Einstein's Vacuum Exploring the Metric & Killing Vectors

[Pouramat]

Homework Statement

Let $K$ be a Killing vector field. Show that an electromagnetic field with potential $A_\mu = K_\mu$ solves Maxwell's eqs if the metric is a vacuum solution to Einstein's Eqs.

Relevant Equations

N/A

Einstein's vacuum solution metric:
$$
ds^2 = -(1-\frac{2GM}{r})dt^2 +(1-\frac{2GM}{r})^{-1}dr^2+r^2 d\Omega^2
$$
which $g_{\mu \nu}$ can be read off easily.
metric Killing vectors are:
$$
K = \partial_t
$$$$
R = \partial_\phi
$$
How can I relate these to Maxwell equation?

 

[George Jones]

Homework Statement:: Let $K$ be a Killing vector field.
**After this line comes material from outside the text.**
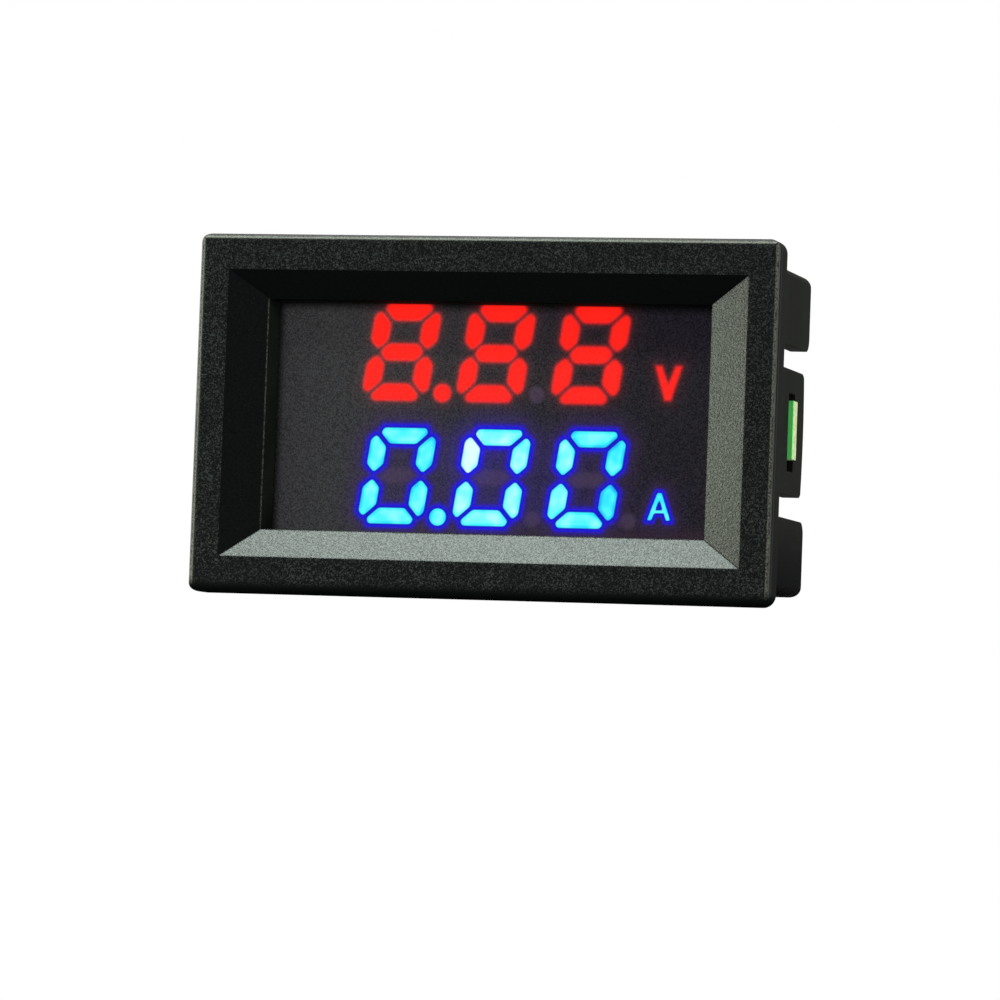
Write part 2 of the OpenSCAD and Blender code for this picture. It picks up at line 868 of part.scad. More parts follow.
module supply_pins() {
    color("#c9cacc")
        for (x = supply_xs)
            on_board(x, supply_z)
                square_pin(supply_pin_w, supply_pin_h);
}

// Bare wire bent into a bridge, with both legs through the board
module shunt() {
    bend_r = shunt_d;
    leg_h = shunt_rise - bend_r - shunt_d / 2;
    color("#b98a5a")
        on_board(current_x, shunt_z) {
            for (side = [-1, 1]) {
                translate([side * shunt_span / 2, 0, -board_t - header_pin_reach])
                    cylinder(d = shunt_d, h = board_t + header_pin_reach + leg_h);
                translate([side * (shunt_span / 2 - bend_r), 0, leg_h])
                    rotate([90, 0, side > 0 ? 0 : 180])
                        rotate_extrude(angle = 90)
                            translate([bend_r, 0])
                                circle(d = shunt_d);
            }
            translate([0, 0, leg_h + bend_r])
                rotate([0, 90, 0])
                    cylinder(d = shunt_d, h = shunt_span - 2 * bend_r, center = true);
        }
}

// ---- Trimmers ----

// Ceramic base with a track plate, side terminals and the rivet that holds the rotor
module trimmer_base() {
    terminal_w = trimmer_w / 4;
    block(trimmer_w, trimmer_l - 2 * lead_t, trimmer_base_h);
    for (side = [-1, 1])
        translate([0, side * (trimmer_l - lead_t) / 2, 0])
            block(side > 0 ? terminal_w : trimmer_w, lead_t + 2 * solder_clear, trimmer_base_h);
    cylinder(d = rivet_d, h = trimmer_base_h + rotor_clear + rotor_t);
}

// Round wiper with a cross for a screwdriver
module trimmer_rotor() {
    rotor_z = trimmer_base_h + rotor_clear;
    translate([0, 0, rotor_z])
        difference() {
            union() {
                cylinder(d = rotor_d, h = rotor_t * 0.6);
                cylinder(d1 = rotor_d * 0.9, d2 = rotor_d * 0.78, h = rotor_t);
            }
            translate([0, 0, -cut])
                cylinder(d = rivet_d + 2 * rotor_clear, h = rotor_t + 2 * cut);
            for (turn = [0, 90])
                rotate([0, 0, turn])
                    translate([0, 0, rotor_t - driver_slot_depth])
                        block(rotor_d * 0.7, driver_slot_w, rotor_t);
        }
}

module volt_trimmer_base() {
    color("#e9e6dc")
        on_board(volt_trimmer_x, trimmer_z)
            trimmer_base();
}

module volt_trimmer_rotor() {
    color("#c4c6c8")
        on_board(volt_trimmer_x, trimmer_z)
            trimmer_rotor();
}

module amp_trimmer_base() {
    color("#e9e6dc")
        on_board(amp_trimmer_x, trimmer_z)
            trimmer_base();
}

module amp_trimmer_rotor() {
    color("#c4c6c8")
        on_board(amp_trimmer_x, trimmer_z)
            trimmer_rotor();
}

// ---- Chips ----

// Moulded package whose sides lean in above and below the leads
module package(w, d, h) {
    lean = 0.12;
    mid = standoff + h / 2;
    top = standoff + h;
    intersection() {
        rotate([90, 0, 0])
            linear_extrude(height = d, center = true)
                polygon([[lean - w / 2, standoff], [w / 2 - lean, standoff], [w / 2, mid], [w / 2 - lean, top],
                    [lean - w / 2, top], [-w / 2, mid]]);
        rotate([90, 0, 90])
            linear_extrude(height = w, center = true)
                polygon([[lean - d / 2, standoff], [d / 2 - lean, standoff], [d / 2, mid], [d / 2 - lean, top],
                    [lean - d / 2, top], [-d / 2, mid]]);
    }
}

// Round mark pressed into the first corner of a package
module pin_mark(w, d, h) {
    translate([0.8 - w / 2, 0.8 - d / 2, standoff + h - 0.06])
        cylinder(d = 0.6, h = cut);
}

// Gull-wing lead from the middle of a package's side down to the board
module gull_lead(mid, w) {
    knee = lead_step;
    rotate([90, 0, 0])
        linear_extrude(height = w, center = true)
            polygon([[0, mid - lead_t / 2], [knee - lead_t, mid - lead_t / 2], [knee, 0], [lead_reach, 0],
                [lead_reach, lead_t], [knee + lead_t, lead_t], [knee, mid + lead_t / 2], [0, mid + lead_t / 2]]);
}

// Rows of leads along both long sides of a package
module lead_rows(d, h, count, pitch, w) {
    for (side = [-1, 1], i = [0 : count - 1])
        translate([(i - (count - 1) / 2) * pitch, side * d / 2, 0])
            rotate([0, 0, side * 90])
                gull_lead(standoff + h / 2, w);
}

module microcontroller() {
    color("#1d1e20")
        on_board(mcu_x, mcu_z)
            difference() {
                package(mcu_w, mcu_d, mcu_h);
                pin_mark(mcu_w, mcu_d, mcu_h);
            }
}

module microcontroller_leads() {
    color("#c9cacc")
        on_board(mcu_x, mcu_z)
            lead_rows(mcu_d, mcu_h, mcu_side_pins, mcu_pitch, mcu_lead_w);
}

module amplifier() {
    color("#1d1e20")
        on_board(amp_x, amp_z)
            difference() {
                package(amp_w, amp_d, amp_h);
                pin_mark(amp_w, amp_d, amp_h);
            }
}

module amplifier_leads() {
    color("#c9cacc")
        on_board(amp_x, amp_z)
            lead_rows(amp_d, amp_h, amp_side_pins, amp_pitch, amp_lead_w);
}

module regulator() {
    color("#1d1e20")
        on_board(regulator_x, regulator_z)
            package(regulator_w, regulator_d, regulator_h);
}

// Three legs on one side and the wide cooling tab on the other
module regulator_leads() {
    color("#c9cacc")
        on_board(regulator_x, regulator_z) {
            for (i = [-1 : 1])
                translate([i * regulator_leg_pitch, -regulator_d / 2 - regulator_tab_l / 2, 0])
                    block(regulator_leg_w, regulator_tab_l, standoff + lead_t + lead_t);
            translate([0, regulator_d / 2 + regulator_tab_l / 2, 0])
                block(regulator_tab_w, regulator_tab_l, standoff + lead_t + lead_t);
        }
}

module diode() {
    color("#1d1e20")
        on_board(diode_x, diode_z, 90)
            package(diode_l, diode_w, diode_h);
}

// Strap that folds under each end of a moulded two-terminal package
module end_straps(l, w, h) {
    for (side = [-1, 1])
        translate([side * (l + strap_t) / 2, 0, 0])
            block(strap_t, w * 0.55, standoff + h / 2 + strap_t);
}

module diode_terminals() {
    color("#c9cacc")
        on_board(diode_x, diode_z, 90)
            end_straps(diode_l, diode_w, diode_h);
}

module tantalum_capacitor() {
    color("#c98a2a")
        on_board(tantalum_x, tantalum_z)
            package(tantalum_l, tantalum_w, tantalum_h);
}

module tantalum_terminals() {
    color("#c9cacc")
        on_board(tantalum_x, tantalum_z)
            end_straps(tantalum_l, tantalum_w, tantalum_h);
}

// Runs its children at each digit driver's seat
module at_transistors() {
    for (i = [0 : transistor_count - 1])
        on_board((i - (transistor_count - 1) / 2) * transistor_pitch, transistor_z)
            children();
}

module digit_transistors() {
    color("#1d1e20")
        at_transistors()
            package(transistor_w, transistor_d, transistor_h);
}

module transistor_leads() {
    mid = standoff + transistor_h / 2;
    ratio = transistor_lead_scale;
    color("#c9cacc")
        at_transistors() {
            for (x = [-transistor_leg_x, transistor_leg_x])
                translate([x, transistor_d / 2, 0])
                    rotate([0, 0, 90])
                        scale(ratio)
                            gull_lead(mid / ratio, transistor_leg_w);
            translate([0, -transistor_d / 2, 0])
                rotate([0, 0, -90])
                    scale(ratio)
                        gull_lead(mid / ratio, transistor_leg_w);
        }
}

// Runs its children at each seat of a list of [x, z, turned]
module at_seats(seats) {
    for (seat = seats)
        on_board(seat[0], seat[1], seat[2] ? 90 : 0)
            children();
}

// Runs its children at each segment resistor
module at_segment_resistors() {
    for (i = [0 : resistor_count - 1])
        on_board(segment_row_x0 + i * resistor_pitch, resistor_z, 90)
            children();
}

// Ceramic body between the two caps of a chip
module chip_body() {
    block(chip_l - 2 * chip_cap, chip_w, chip_h);
}

module chip_caps() {
    for (side = [-1, 1])
        translate([side * (chip_l - chip_cap) / 2, 0, 0])
            block(chip_cap, chip_w, chip_h);
}

module chip_resistors() {
    color("#17181a") {
        at_seats(RESISTORS)
            chip_body();
        at_segment_resistors()
            chip_body();
    }
}

module chip_capacitors() {
    color("#b08d62")
        at_seats(CAPACITORS)
            chip_body();
}

module chip_terminals() {
    color("#c9cacc") {
        at_seats(RESISTORS)
            chip_caps();
        at_seats(CAPACITORS)
            chip_caps();
        at_segment_resistors()
            chip_caps();
    }
}

housing();
smoked_film();
display_body();
volt_bars();
volt_letter();
amp_bars();
amp_letter();
unlit_bars();
led_chips();
led_board();
potting();
display_pins();
main_board();
solder_joints();
current_header();
current_pins();
supply_header();
supply_pins();
shunt();
volt_trimmer_base();
volt_trimmer_rotor();
amp_trimmer_base();
amp_trimmer_rotor();
microcontroller();
microcontroller_leads();
amplifier();
amplifier_leads();
regulator();
regulator_leads();
diode();
diode_terminals();
tantalum_capacitor();
tantalum_terminals();
digit_transistors();
transistor_leads();
chip_resistors();
chip_capacitors();
chip_terminals();
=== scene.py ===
"""Finishes, lit display, board detail, light and camera of a digital panel meter."""
import logging
import math
from dataclasses import dataclass, field
from enum import Enum

import bmesh
import bpy
import numpy as np
from mathutils import Matrix, Vector


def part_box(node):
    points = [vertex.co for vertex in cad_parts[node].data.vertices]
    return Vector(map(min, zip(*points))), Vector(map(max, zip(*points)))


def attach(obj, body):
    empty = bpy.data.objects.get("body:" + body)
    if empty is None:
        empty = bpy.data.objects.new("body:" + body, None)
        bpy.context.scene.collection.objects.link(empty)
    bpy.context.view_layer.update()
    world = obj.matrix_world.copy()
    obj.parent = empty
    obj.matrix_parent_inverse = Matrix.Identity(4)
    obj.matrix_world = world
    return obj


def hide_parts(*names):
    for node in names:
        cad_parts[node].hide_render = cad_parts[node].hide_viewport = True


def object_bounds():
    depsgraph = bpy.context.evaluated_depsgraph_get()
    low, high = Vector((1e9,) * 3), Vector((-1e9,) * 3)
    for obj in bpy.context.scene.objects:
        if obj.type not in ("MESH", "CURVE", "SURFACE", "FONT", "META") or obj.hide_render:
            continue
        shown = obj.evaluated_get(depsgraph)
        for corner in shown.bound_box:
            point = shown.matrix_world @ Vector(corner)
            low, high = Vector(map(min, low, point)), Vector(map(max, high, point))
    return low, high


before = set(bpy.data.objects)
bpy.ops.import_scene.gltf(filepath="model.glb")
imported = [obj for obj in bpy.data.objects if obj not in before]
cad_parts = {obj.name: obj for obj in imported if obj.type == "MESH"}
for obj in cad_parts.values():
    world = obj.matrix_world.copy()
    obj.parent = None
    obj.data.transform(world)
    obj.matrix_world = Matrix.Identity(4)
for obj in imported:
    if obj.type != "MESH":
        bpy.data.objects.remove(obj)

LOG = logging.getLogger("panel_meter")
CAD_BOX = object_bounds()
MM = 0.001
# Farther than any distance on the meter, in millimetres.
FAR = 1e9
# Scale of the logistic step that comes closest to an edge with a blur of 1.
LOGISTIC_SCALE = math.sqrt(3) / math.pi
Point = tuple[float, float]
Colour = tuple[float, float, float, float]


class Body(Enum):
    """Bodies of the frame that pieces ride on."""

    METER = "meter"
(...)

Show that an electromagnetic field with potential $A_\mu = K_\mu$ solves Maxwell's eqs if the metric is a vacuum solution to Einstein's Eqs.
Relevant Equations:: N/A

Einstein's vacuum solution metric:
$$
ds^2 = -(1-\frac{2GM}{r})dt^2 +(1-\frac{2GM}{r})^{-1}dr^2+r^2 d\Omega^2
$$
which $g_{\mu \nu}$ can be read off easily.
metric Killing vectors are:
$$
K = \partial_t
$$

You are not supposed to assume this specific vacuum solution, you are supposed to assume a generic vacuum solution. Note that this exercise comes before the chapter on the Schwarzschild solution.